A reasonable definition of MEV could be along the lines of, a miner:
- choosing between two or more transactions that spend the same inputs; or
- withholding a transaction from the public mempool, only revealing it by (optional) inclusion in their own block
MEVil then is the subset that can’t be handled by Bitcoin Core and/or alternative open source software with similar resource consumption. Those extra resources could just be more powerful computers, or - worse - human expertise (not just financial engineers, even a mere devops person).
How much more? Perhaps such that for a small 10kW miner the additional capital expense is less than 5% and operating expense less than 1%.
So several hundred dollars extra equipment and 0.1 kW extra power consumption. At $0.05 / kWh such an operation might spend $4K per year on electricity, which I use as a proxy of revenue. That’s nowhere near enough to hire a devops person. Perhaps a 20 MW operation could find and afford a skilled parttime devops person in a low wage country for $10k per year and stay under this 1%.
One could argue whether this skill needs to exist at the individual mining operator level or if it’s enough that (many, small) pools have them. In that case adjust the above, taking into account that pools have tighter (?) margins.
(and you’d lose Stratum v2 style miner block template creation)
The MeVil threshold then, is a parameter space that one should specify.
This definition would exclude large (non-standard) OP_RETURN
transactions, since regardless of what Bitcoin Core does, there’s going to be a patched version of Bitcoin Core that can relay and mine them at negligible extra resource cost.
Some drivechains could be MeVil, if they require software that processes each individual drivechain in order to make economically optimal decisions, e.g. to decide whether to vote for or against an attempted theft withdrawal.
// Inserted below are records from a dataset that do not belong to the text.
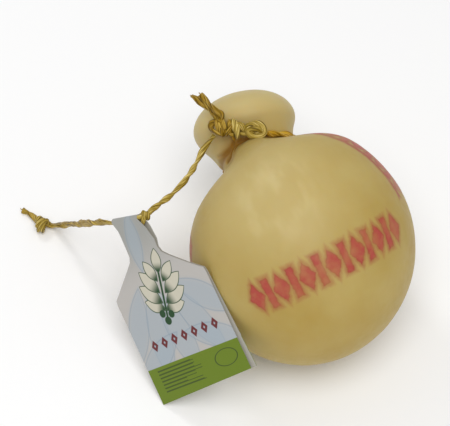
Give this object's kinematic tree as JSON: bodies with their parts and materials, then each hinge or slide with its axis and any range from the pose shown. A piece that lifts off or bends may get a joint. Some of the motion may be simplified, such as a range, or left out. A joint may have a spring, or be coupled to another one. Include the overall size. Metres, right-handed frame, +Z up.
{
  "type": "provolone cheese",
  "caption": "Round pale-yellow cheese with a tied neck and a small round head, lying on its side, with a twine cord and a folded paper hang tag.",
  "frame": {"origin": "centre of the foot of the cheese's bounding box, on the surface it rests on", "axes": "+X along the length, from the tied head towards the round base; +Z up; the tag is on the -Y side"},
  "size_m": [0.2035, 0.1977, 0.1293],
  "materials": {
    "rind": "smooth waxy cheese rind",
    "raffia": "twisted natural raffia",
    "card": "printed paper card"
  },
  "bodies": {
    "root": {"cheese": "rind", "neck_tie": "raffia", "neck_knot": "raffia", "tie_end_1": "raffia", "tie_end_2": "raffia", "twine_upper": "raffia", "twine_lower": "raffia", "twine_tail": "raffia", "tag_knot": "raffia", "end_knot": "raffia", "tag": "card"}
  },
  "joints": []
}
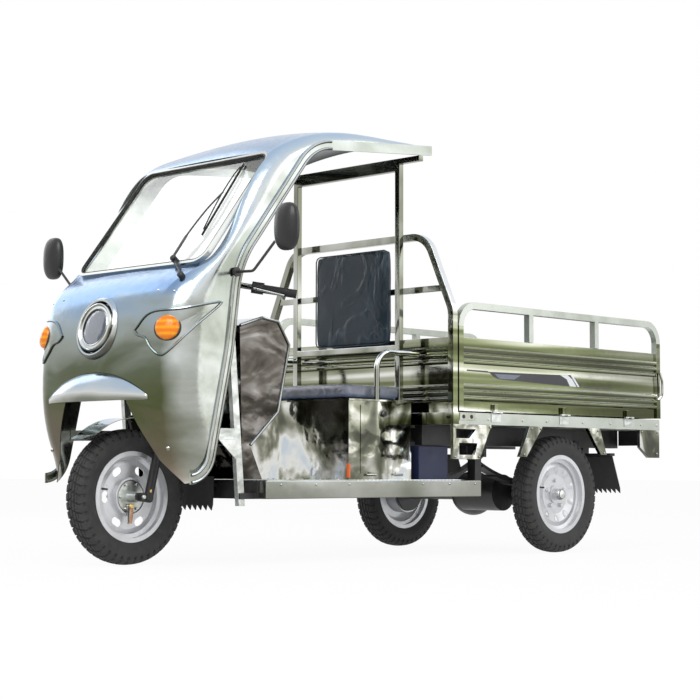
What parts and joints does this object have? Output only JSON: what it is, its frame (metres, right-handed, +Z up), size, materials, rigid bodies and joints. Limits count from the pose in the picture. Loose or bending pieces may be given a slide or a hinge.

In the above example threshold, it wouldn’t be if it had trivial consensus rules with small and slow blocks.
But it would be MeVil, depending on your choice of parameters, but certainly in my example, if the Drivechain required the equivalent of fully validating the Ethereum blockchain.
A similar analysis applies to Bitcoin miners that are also STX miners.
Having to run a bunch of these extra nodes could quickly become an operational headache even if the computers required aren’t huge, and even if there was a simple script out there to install them all. Each such node could have its own DoS (and theft) issues that add risk to the Bitcoin mining operation if not properly isolated.
Very quickly you need a devops person (having these skills yourself still involves opportunity cost). The STX example also suggests that sometimes you need to be in the know of shenanigans that you can perform that your software won’t do by default. This may require hiring an expert, or maybe a SAAS subscription to a company that remotely configures your tooling.
The withholding aspect of my definition (2) seems more difficult to parameterise. The software doing this doesn’t have to be complicated; it can just take a payment over lightning. But it requires some sort of (reputation) marketplace to coordinate. If such a market is permissioned like MEVpool, that’s not ideal.
From the proposal:
With or without covenants, protocols with MEV are likely to increase in the Bitcoin network.
This touches the big open question, to me anyway, as to whether any of the new functionality provided by (powerful) covenant opcodes such as OP_CCV require significant extra resources, compared to what’s already possible.
I’d like to see more concrete examples of that, with the caveat that for any example one can dismiss as not MeVil, there might be an unknown unknown other system.
Although one needs to be careful with fatalistic reasoning.